According to Russel Vardell’s history of Texas Lutheranism, in 1853, the Texas Synod affiliated with the General Synod, which comprised 2/3 of all U.S. Lutherans. Dissatisfaction abounded. With the rapid influx of German Lutherans, there was a desperate need for pastors, which the General Synod was unable to fill. Those who did come left too quickly. Additionally, Texas Lutherans were suspect of the confessional weakness of Schmucker’s American Lutheran movement, which they felt sacrificed confessional purity for unity. Schmucker’s desire to amend the Augsburg Confession was labeled Melanchthonism, after Luther’s friend who took more moderate and conciliatory positions with both Rome on the one hand, and the radical reformers on the other, than Luther himself.
The Lutheran Church-Missouri Synod officially arrived in Texas when the Wends settled in Serbin in 1855. First Evangelical of Houston and Pastor Caspar Braun left the Texas Synod and affiliated with the more confessionally conservative lutheran Church-Missouri Synod.

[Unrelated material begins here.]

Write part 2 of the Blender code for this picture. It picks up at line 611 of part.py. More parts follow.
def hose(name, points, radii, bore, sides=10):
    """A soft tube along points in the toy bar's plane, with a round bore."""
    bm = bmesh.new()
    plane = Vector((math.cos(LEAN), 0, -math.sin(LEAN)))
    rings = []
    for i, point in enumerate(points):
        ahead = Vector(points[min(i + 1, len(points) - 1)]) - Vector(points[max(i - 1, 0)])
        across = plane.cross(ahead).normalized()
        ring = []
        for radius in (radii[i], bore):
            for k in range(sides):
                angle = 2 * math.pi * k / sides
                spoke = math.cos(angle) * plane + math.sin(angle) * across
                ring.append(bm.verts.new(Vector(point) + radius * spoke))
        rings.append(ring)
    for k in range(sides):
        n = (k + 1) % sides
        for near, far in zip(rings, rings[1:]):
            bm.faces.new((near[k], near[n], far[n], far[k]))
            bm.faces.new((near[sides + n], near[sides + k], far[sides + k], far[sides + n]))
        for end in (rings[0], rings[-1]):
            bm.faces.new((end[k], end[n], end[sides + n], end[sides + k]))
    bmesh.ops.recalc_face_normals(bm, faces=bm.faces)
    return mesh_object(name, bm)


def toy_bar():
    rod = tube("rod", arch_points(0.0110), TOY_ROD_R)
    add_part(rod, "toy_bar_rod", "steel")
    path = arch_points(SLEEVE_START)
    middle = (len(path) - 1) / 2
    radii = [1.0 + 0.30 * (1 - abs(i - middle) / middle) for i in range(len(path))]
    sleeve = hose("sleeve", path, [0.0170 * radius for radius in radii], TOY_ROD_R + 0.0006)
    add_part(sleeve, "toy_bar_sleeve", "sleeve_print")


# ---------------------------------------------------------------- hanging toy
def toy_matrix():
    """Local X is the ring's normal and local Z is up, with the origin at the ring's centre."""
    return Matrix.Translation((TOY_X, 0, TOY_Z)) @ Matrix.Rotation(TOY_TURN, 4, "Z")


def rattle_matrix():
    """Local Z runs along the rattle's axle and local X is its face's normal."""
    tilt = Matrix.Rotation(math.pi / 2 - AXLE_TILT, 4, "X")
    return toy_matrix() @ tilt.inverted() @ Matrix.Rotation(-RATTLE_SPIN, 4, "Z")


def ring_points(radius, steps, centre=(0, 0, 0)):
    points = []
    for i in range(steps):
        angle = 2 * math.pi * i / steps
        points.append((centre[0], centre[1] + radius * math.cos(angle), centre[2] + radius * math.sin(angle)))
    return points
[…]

By 1866, the confessionally conservative Pennsylvania Synod, fed up with Schmucker’s movement, organized the General Council as an alternative to the more relaxed General Synod. In 1868, the Texas Synod left the General Synod for the General Council. They affirmed the Galesburg rule: Lutheran pastors for Lutheran pulpits and Lutheran altars for Lutheran communicants only. Also, pastors were forbidden to join secret societies like the Lodge.
Things went well at first with the General Council, which provided more pastors than the General Synod had, but still not nearly enough (14 pastors from 1868 to 1896). The St. Chrischona school provided the majority of new pastors. This began to concern the more conservative General Council. Serious concerns were raised when it was discovered that non-Lutheran pastors were preaching in Lutheran pulpits, and Lutheran pastors with Calvinist theology were being ordained. The General Council carefully examined the Chrischona pastors for confessional orthodoxy, and some in Texas began to inquire into the Ohio Synod, the Iowa Synod and the Missouri Synod.
When, in 1890, the Texas Synod voted to stay with the General Council, six pastors and three congregations disaffiliated with the Texas Synod. Tensions festered, and a new president arrived from the Iowa Synod for the Texas Synod’s college in Brenham. In 1895 the Texas Synod, after what some called “shrewd parliamentary maneuvering,” voted to disaffiliate with the General Council and join the Iowa Synod. As the Iowa Synod did not permit pastoral candidates from Europe, an era ended. For some this break with Europe was intolerable and a group of congregations left the new Texas District of the Iowa Synod, forming the Old German Evangelical Synod of Texas of the Unaltered Augsburg Confession. The fact that it was called The “Old” Synod from the outset tells you something. The Old German Synod continued to get pastors from St. Chrischona. They had eight pastors (compared to 29 in the newly formed Texas District-Iowa Synod).
With the influx of Scandinavians, the Augustana Synod of Texas grew from 895 baptized in 1886 to 2521 in 1913. After a short time of growth, dissension among pastors and congregations of the Old German Synod led to continued decline and division. Many congregations joined the Texas District-Iowa Synod, and an eventually, The Old German Synod, refusing to take up with Midwestern Lutherans, rejoined with the old General Council in the East. In 1918 the General Synod and General Council, long at odds, merged to form the ULCA. In 1930 the Iowa Synod would join the old ALC, which later became part of the new ALc (1960). In 1962, the ULCA would join the LCA. And, of course ALC and LCA joined the ELCA in 1988.
Today the 390 congregations of the Texas District of the Lutheran Church-Missouri Synod is in the capable hands of District President Ken Hennings. They have 45 elementary schools, six high schools and an excellent university in Austin.
We have about the same number of congregations in our three ELCA Texas-Louisiana Synods. The Wisconsin Synod has 36 congregations in Texas. A couple dozen other Lutheran groups have congregations in Texas including 29 congregations that belong to the newly formed NALC, 45 LCMC congregations, 8 AFLC, and a couple Church of the Lutheran Confession.
I’m not sure what this says about us Lutherans. Perhaps the best construction is that we’re diverse and independently-minded. Yet, our strength will come in cooperation and unity. A house divided will not stand long. As one working for Christian unity, Lutheran unity often seems beyond reach.
One thing’s for sure: The history of Texas Lutheranism is still being written. Texas Lutherans are as ever committed to justification by grace through faith, apart from works of the law. We’re not saved by works, or by agreement, thank goodness. And, I believe, now that the boats have stopped coming, we are slowly learning what it means to be a public church, to play well with others, to speak our faith fluently, to do evangelism and to shake off our old quietistic tendencies. Some days Texan Lutheranism seems as old as the boats that carried over the first immigrants. Other days it feels like we’re just on the verge of something: Coming of age?